Available across the platform's development surfaces — see Data Science Lab
for notebook-based assistance and Data Center for Data Quality rule
authoring.
- Ray Job support: Distributed Python
workloads on managed Ray infrastructure — training, tuning, and parallel
transforms.
- Spark Job — Data Lakehouse Reader and Writer
tasks: Large-scale Spark reads and writes against the Lakehouse.
- On-Demand Job as API: Expose jobs as REST
endpoints with Client ID / Client Secret authentication and per-client rate
limits.
- Concurrency policy for on-demand jobs:
Configurable handling of simultaneous invocations — parallel execution,
queuing, or rejection.
- Workload Isolation via Kubernetes Taints and Tolerations:
Now supported across Jobs, Data Pipeline, and Data Science Lab orchestration — pin specific workloads
to dedicated infrastructure, for example GPU nodes for ML training, high-memory
nodes for large Spark jobs, or tenant-specific node pools for regulated workloads.
This delivers predictable performance for critical workloads (no resource contention from noisy neighbors),
clean cost attribution by line of business or use case, and the workload separation typically required for
compliance, multi-tenancy, and chargeback scenarios.
- Kubernetes taints and tolerations:
Schedule workloads on dedicated nodes for isolation and cost attribution.
- Spark lineage: End-to-end visibility of
Spark data flow, integrated with the Catalog's unified lineage view.
- RBAC for Spark: Fine-grained permissions
across Spark jobs, clusters, and related artifacts.
- Enhancements:
- Job Trigger enhancements: More reliable
trigger evaluation with expanded event-driven execution scenarios and
multi-job dependency linking (e.g., Job D triggers based on the combined
outcomes of Jobs B and C).
Module 6: Data Science Lab
- New Features:
- UV-based virtual environments: UV — a
modern, Rust-based Python package manager — is now used in both the UI and
backend, delivering faster dependency resolution and notebook start-up.
- Delta Sharing: Consume shared Delta
datasets from external providers directly in notebooks, with no duplication.
- Azure Blob connectivity: Native reads and
writes against Azure Blob Storage; required JARs are bundled in the runtime.
- CatBoost and XGBoost support: Native
support in the DS Notebook runtime and in Explainability Dashboards.
- Widgets integration: Inline controls for
parameter tuning, data exploration, and visualization within notebooks.
- Ray Job execution: Run distributed Python
workloads on the platform's Ray infrastructure directly from DS Lab
workspaces.
- BDB Assist Agent (in Notebooks):
AI-guided notebook authoring, code completion, and troubleshooting
recommendations, available alongside UV and Ray within DS Lab.

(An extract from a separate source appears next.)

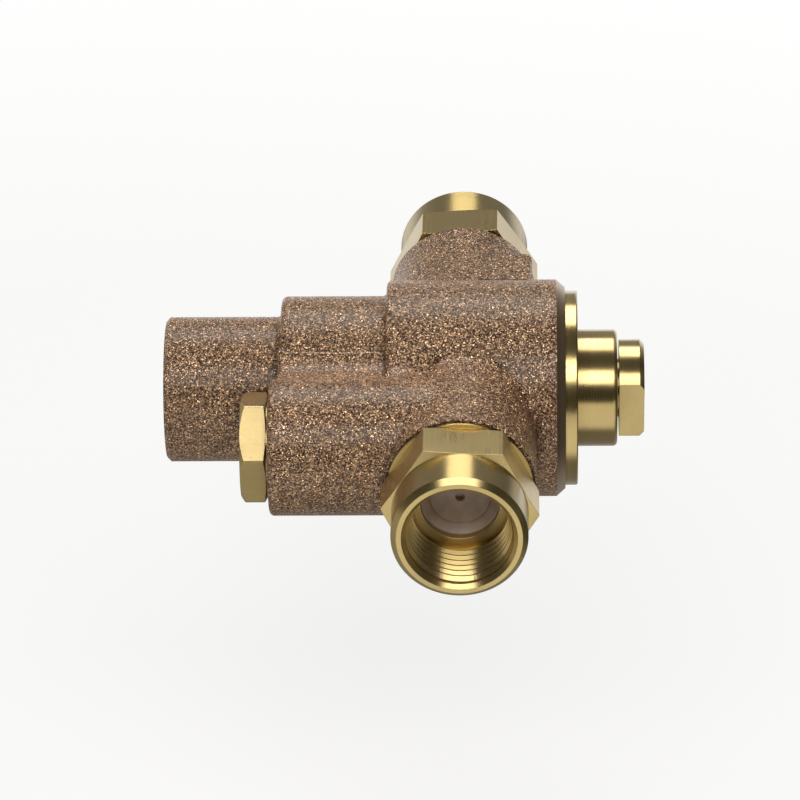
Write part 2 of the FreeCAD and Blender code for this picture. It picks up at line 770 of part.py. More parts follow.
def overload_spring():
    return coil(overload_spring_radius, overload_spring_wire, plunger_end, cup_floor,
                overload_spring_turns)


def return_spring():
    return coil(return_spring_radius, return_spring_wire, mixing_start, hub_face, return_spring_turns)


# ---------------------------------------------------------------- output
pieces = {
    "body_casting": body_casting(),
    "bonnet": bonnet(),
    "bonnet_seal": bonnet_seal(),
    "bypass_plug": bypass_plug(),
    "bypass_plug_seal": bypass_plug_seal(),
    "bypass_poppet": bypass_poppet(),
    "bypass_spring": bypass_spring(),
    "hot_seat": hot_seat(),
    "cold_seat": cold_seat(),
    "shuttle": shuttle(),
    "shuttle_seal": shuttle_seal(),
    "wax_capsule": wax_capsule(),
    "capsule_clip": capsule_clip(),
    "element_piston": element_piston(),
    "return_spring": return_spring(),
    "overload_spring": overload_spring(),
    "plunger": plunger(),
    "plunger_clip": plunger_clip(),
    "spring_carrier": spring_carrier(),
    "adjusting_stem": adjusting_stem(),
    "stem_seal": stem_seal(),
    "stem_clip": stem_clip(),
}
for side in SIDES:
    pieces[side + "_inlet_fitting"] = inlet_fitting(side)
    pieces[side + "_inlet_seal"] = inlet_seal(side)
    pieces[side + "_check_cage"] = check_cage(side)
    pieces[side + "_check_seal"] = check_seal(side)
    pieces[side + "_check_poppet"] = check_poppet(side)
    pieces[side + "_check_spring"] = check_spring(side)

for node, shape in pieces.items():
    shape.exportStep("parts/" + node + ".step")
    print(node, "solids", len(shape.Solids), "valid", shape.isValid(), "volume", round(shape.Volume, 2))
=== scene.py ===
import json
import math
import bmesh
import bpy
from mathutils import Matrix, Vector


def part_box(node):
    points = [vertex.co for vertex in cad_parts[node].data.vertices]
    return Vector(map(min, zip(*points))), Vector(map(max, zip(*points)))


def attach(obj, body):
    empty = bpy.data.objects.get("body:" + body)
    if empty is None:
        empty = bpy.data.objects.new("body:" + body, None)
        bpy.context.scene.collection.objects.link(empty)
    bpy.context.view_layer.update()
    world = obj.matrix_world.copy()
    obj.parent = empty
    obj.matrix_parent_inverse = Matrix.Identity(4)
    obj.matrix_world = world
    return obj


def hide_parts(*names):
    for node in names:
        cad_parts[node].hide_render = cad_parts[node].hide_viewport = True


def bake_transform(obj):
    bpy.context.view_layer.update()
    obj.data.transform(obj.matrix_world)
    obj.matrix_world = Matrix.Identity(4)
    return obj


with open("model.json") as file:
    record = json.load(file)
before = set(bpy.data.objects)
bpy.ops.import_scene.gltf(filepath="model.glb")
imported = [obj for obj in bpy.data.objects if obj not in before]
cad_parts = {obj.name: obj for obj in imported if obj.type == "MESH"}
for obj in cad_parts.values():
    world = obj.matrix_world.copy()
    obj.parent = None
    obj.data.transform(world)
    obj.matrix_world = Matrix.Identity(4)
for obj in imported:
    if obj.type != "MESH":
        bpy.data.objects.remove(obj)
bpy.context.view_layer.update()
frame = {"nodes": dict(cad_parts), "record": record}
RECORD = frame["record"]
NODES = frame["nodes"]

# Lengths are in metres. The main axis is X, and the inlets lie on a line along Y.
MM = 0.001
INLET_X = 0.0604             # where the inlets' axis crosses the main axis
INLET_Z = 0.0007             # how far it stands above the main axis
INLET_MOUTH = 0.0604         # from the main axis to the thread's mouth in each inlet
OUTLET_MOUTH = 0.0004
MAIN_AXIS = (0.0, 0.0)       # (y, z)
BOSS_AXIS = (-0.0262, 0.0014)


# ---------------------------------------------------------------- node helpers
class Graph:
    """Short names for adding nodes to one material or world."""

    def __init__(self, tree):
        self.tree = tree
        tree.nodes.clear()

    def add(self, kind, ins=None, **settings):
        node = self.tree.nodes.new(kind)
        for key, value in settings.items():
            setattr(node, key, value)
        for key, value in (ins or {}).items():
            self.put(node.inputs[key], value)
        return node

    def put(self, socket, value):
        if isinstance(value, bpy.types.NodeSocket):
            self.tree.links.new(value, socket)
        else:
            socket.default_value = value

    def math(self, operation, first, second=0.0):
        return self.add("ShaderNodeMath", {0: first, 1: second}, operation=operation).outputs[0]

    def times(self, first, second):
        return self.math("MULTIPLY", first, second)

    def span(self, value, low, high, to_low=0.0, to_high=1.0):
        """Value carried from low..high to to_low..to_high, and held at the ends."""
        return self.add("ShaderNodeMapRange",
                        {0: value, 1: low, 2: high, 3: to_low, 4: to_high}).outputs[0]

    def mix(self, factor, first, second):
        """One colour into another."""
        node = self.add("ShaderNodeMix", data_type="RGBA")
        self.put(node.inputs[0], factor)
        self.put(node.inputs[6], first)
        self.put(node.inputs[7], second)
        return node.outputs[2]

    def choose(self, factor, first, second):
        """One number into another."""
        node = self.add("ShaderNodeMix", data_type="FLOAT")
        self.put(node.inputs[0], factor)
        self.put(node.inputs[2], first)
        self.put(node.inputs[3], second)
        return node.outputs[0]

    def noise(self, vector, scale, detail, roughness):
        return self.add("ShaderNodeTexNoise", {"Vector": vector, "Scale": scale, "Detail": detail,
                                               "Roughness": roughness}).outputs[0]

    def cells(self, vector, scale):
        return self.add("ShaderNodeTexVoronoi", {"Vector": vector, "Scale": scale})

    def join(self, x=0.0, y=0.0, z=0.0):
        return self.add("ShaderNodeCombineXYZ", {0: x, 1: y, 2: z}).outputs[0]

    def vector(self, operation, ins):
        return self.add("ShaderNodeVectorMath", ins, operation=operation)

    def bump(self, height, distance, strength, normal=None):
        node = self.add("ShaderNodeBump",
                        {"Strength": strength, "Distance": distance, "Height": height})
        if normal is not None:
            self.put(node.inputs["Normal"], normal)
        return node.outputs[0]

    def place(self):
        """Object coordinates and their three parts."""
        vector = self.add("ShaderNodeTexCoord").outputs["Object"]
        parts = self.add("ShaderNodeSeparateXYZ", {0: vector})
        return vector, parts.outputs[0], parts.outputs[1], parts.outputs[2]

    def length(self, first, second):
        return self.math("SQRT", self.math("ADD", self.times(first, first),
                                           self.times(second, second)))

    def edges(self, radius):
        """Mask that is high along sharp outer and inner edges; the finishes lay edge wear and a
        painted highlight there.
        """
        soft = self.add("ShaderNodeBevel", {"Radius": radius}, samples=4).outputs[0]
        sharp = self.add("ShaderNodeNewGeometry").outputs["Normal"]
        same = self.vector("DOT_PRODUCT", {0: soft, 1: sharp}).outputs["Value"]
        return self.span(same, 0.98, 0.80)

    def finish(self, **sockets):
        """Shader and output; a socket is named with _ for each space."""
        shader = self.add("ShaderNodeBsdfPrincipled")
        for key, value in sockets.items():
            self.put(shader.inputs[key.replace("_", " ")], value)
        out = self.add("ShaderNodeOutputMaterial")
        self.tree.links.new(shader.outputs[0], out.inputs[0])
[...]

- Workload Isolation via Kubernetes Taints and Tolerations:
DS Lab orchestration can now schedule notebook and training workloads onto dedicated nodes —
for example, pinning GPU-intensive training to GPU nodes. See Module 5: Jobs for the full description.
- Enhancements:
- Persistent notebook saving — hardened:
Reliable saves across project state transitions; no work is lost in
long-running sessions.
- Notebook UI refinements: Cleaner
navigation, improved cell controls, and greater visual consistency.
- UI logging for critical errors: Frontend
errors are now captured and transmitted for faster diagnosis.
- Angular v16 upgrade: Improved performance
and modernized build tooling.
- Python 3.12 upgrade: Latest language
features and library compatibility.
- PySpark library updates: Azure, GCS, S3,
Kafka, and model-version dependencies updated to the latest supported
versions.
Module 7: Data Agent
- New Features:
- Semantic-layer-grounded agents: Agents
reason over Business Objects, governed metrics, classification tags, and
quality signals — not raw schemas.
- Agent Evaluation Framework: Repeatable
assessment of agent performance, response quality, and behavioral
consistency.
- Data Agent mobile application: Dedicated
iOS and Android client with conversational interaction, platform-standard
secure authentication, push notifications, offline-friendly graceful
handling, and workspace awareness consistent with the web experience.
- Enhancements:
- Design system alignment: The Data Agent
interface has been aligned with the current platform design system.